Gibbs was an old Etonian and Oxford MA who spent two years working for the family banking firm and then retired to his Cotswold estate at Ablington, near Cirencester, and a life of sporting endeavour. As well as playing cricket at the highest level, he was a noted angler, huntsman and shot and he was never happier than when indulging his lust for sport in the Cotswolds, touring village cricket clubs with his MCC team-mates. He continues:
Bourton is a truly delightful village. The Windrush, like the Coln at Bibury, runs for some distance alongside of the village street. The M.C.C., or " premier club"- as the sporting press delight to call the famous institution at Lord's - generally get thoroughly well beaten by the local club. For so small a place they certainly put a wonderfully strong team into the field; on their own native " bog " they are fairly invincible, though we fancy on the hard-baked clay at Lord's their bowlers would lose a little of their cunning.

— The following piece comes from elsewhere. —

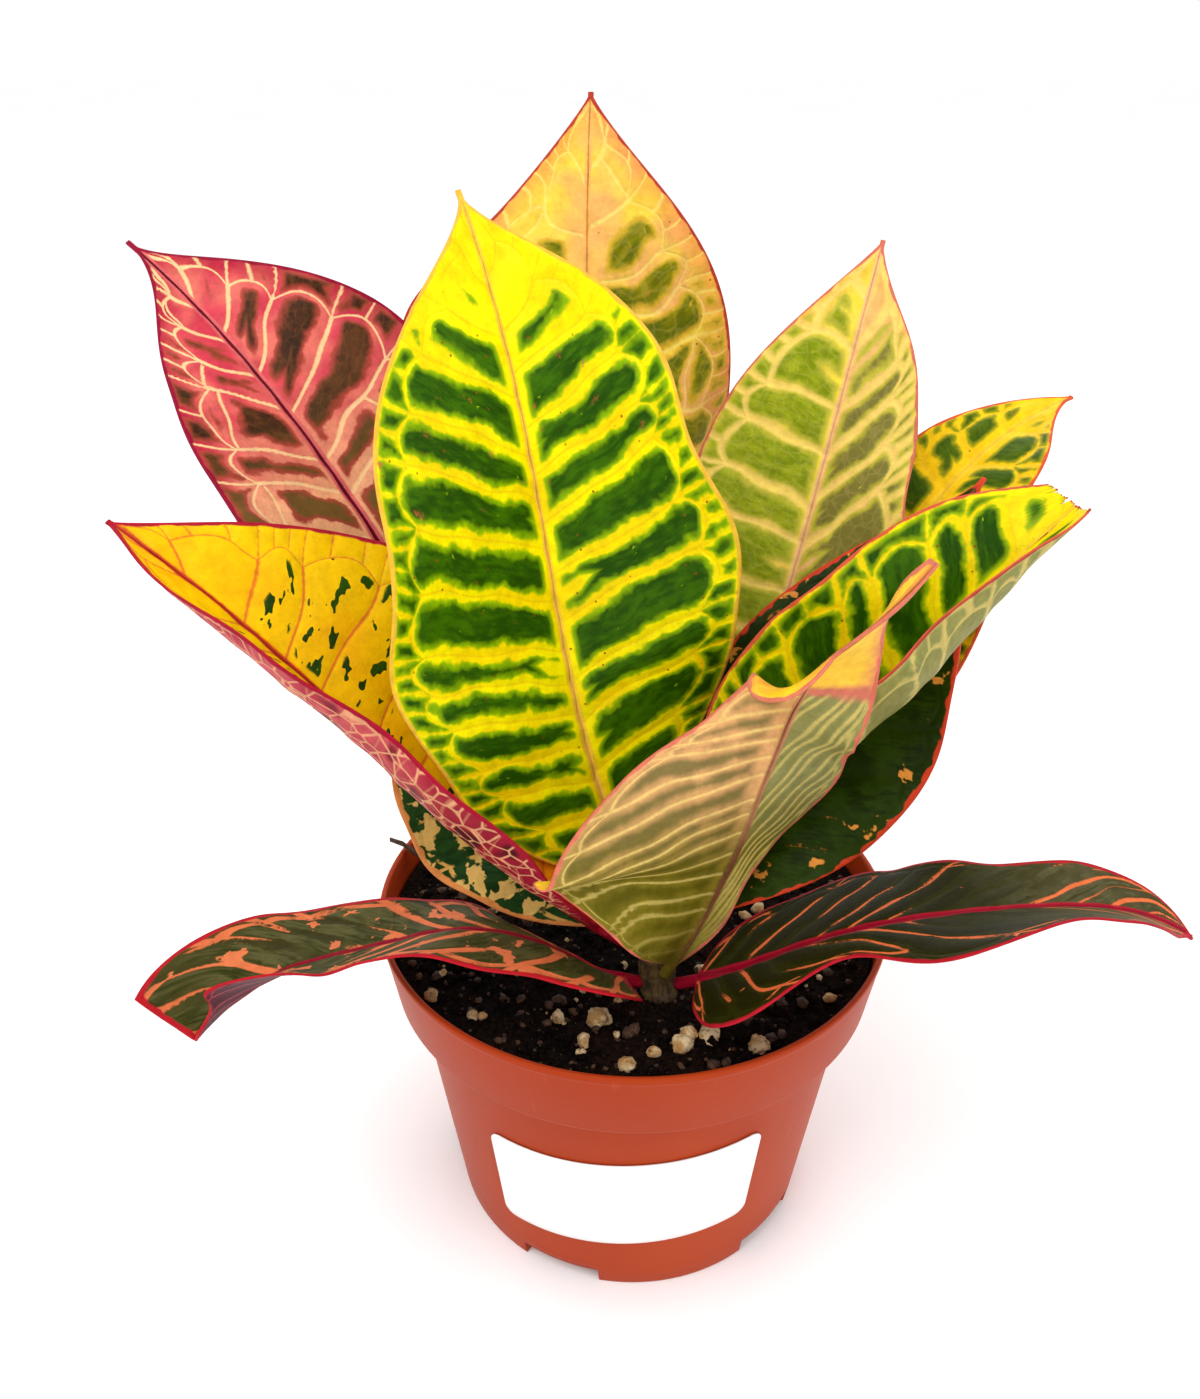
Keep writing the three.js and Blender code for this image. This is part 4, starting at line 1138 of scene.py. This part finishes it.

Local hazards were not just weather-borne. Gibbs recalls:
In the luncheon tent at Bourton there are usually more wasps than are ever seen gathered together in one place; they come in thousands from their nests
in the banks of the Windrush.
If you are playing a match there, it is advisable to tuck your trousers into your socks when you sit down to luncheon. This, together with the fact that the tent has been known to blow down in the middle of luncheon, makes these matches very lively and amusing.
What more lively scene could be imagined than a large tent with twenty-two cricketers and a few hundred wasps hard at work eating and drinking; then, on the tent suddenly collapsing, the said cricketers and the said wasps, mixed up with chairs, tables, ham, beef, salad-dressing, and apple tart, and the various ingredients of a cricket lunch, all struggling on the floor, and striving in vain to find their way
out as best they can?
Fortunately on the only occasion that the tent blew down when we were
present, it was not a good wasp year.
Sadly, for one so active and daring, Gibbs’ halcyon days were cut short in 1899 by a fatal heart attack at the age of only 31. He left behind, though, a number of books, including “The Improvement of Cricket Grounds on Economical Principles”. His writings provide a glorious glimpse into what was a flourishing cricketing culture.
Besides the matches at Bourton, there is plenty of cricket at Cirencester, Northleach, and other centres in the Cotswolds. The " hunt" matches are great institutions, even though hunting people as a rule do not care for cricket, and invariably drop a catch.
A good sportsman and excellent fellow has lately presented a cup to be competed for by the village clubs of this district. This, no doubt, will give a great impetus to the game amongst all classes….anything that can make the greatest pastime of this country popular in the merrie Cotswolds is a step in the right direction.
It is pleasing to watch boys and men hard at work practising on summer evenings. The rougher the ground the more they like it. Scorning pads and gloves they "go in" to bat and make Herculean efforts to hit the ball. And this, with fast bowling and the bumpy nature of the pitch, is a very difficult thing to do. They play on, long after sunset, the darker it gets, and the more dangerous to life and limb the game becomes, the happier they are.
I don’t know what Gibbs would have made of today’s top class game and the men – and women – who now play it. But it is certain that he would have been itching to get out of the pavilion and on to the wicket, even one a little slippery from rain. For what he said of cricket followers remain true today:
The British public are essentially hero worshippers and especially do they worship men who show manliness and pluck…it will be a bad day for England when success in our sports and pastimes no longer depends on the exercise of pluck… when the wholesome element of danger is removed from our recreation and pursuits….when hunting gives way to bicycling and cricket to golf.
Oh…hold on a minute there, Arthur. Your words can be excused by you being long-dead, but if St Peter has installed SKY TV and you had tuned in to the events at the Royal Liverpool on Sunday, I think you might now have a new respect for the players who battle for honours on the fairways and greens.
A Cotswold Village – or Country Life and Pursuits in Gloucestershire was published by John Murray in 1899 just months before the untimely death of J Arthur Gibbs and ran to two editions with four printings of the second edition, which appeared after his death with a second Preface of tribute to Gibbs. My copy was a gift from my daughter, Laura, but original copies do appear in specialist shops and on-line.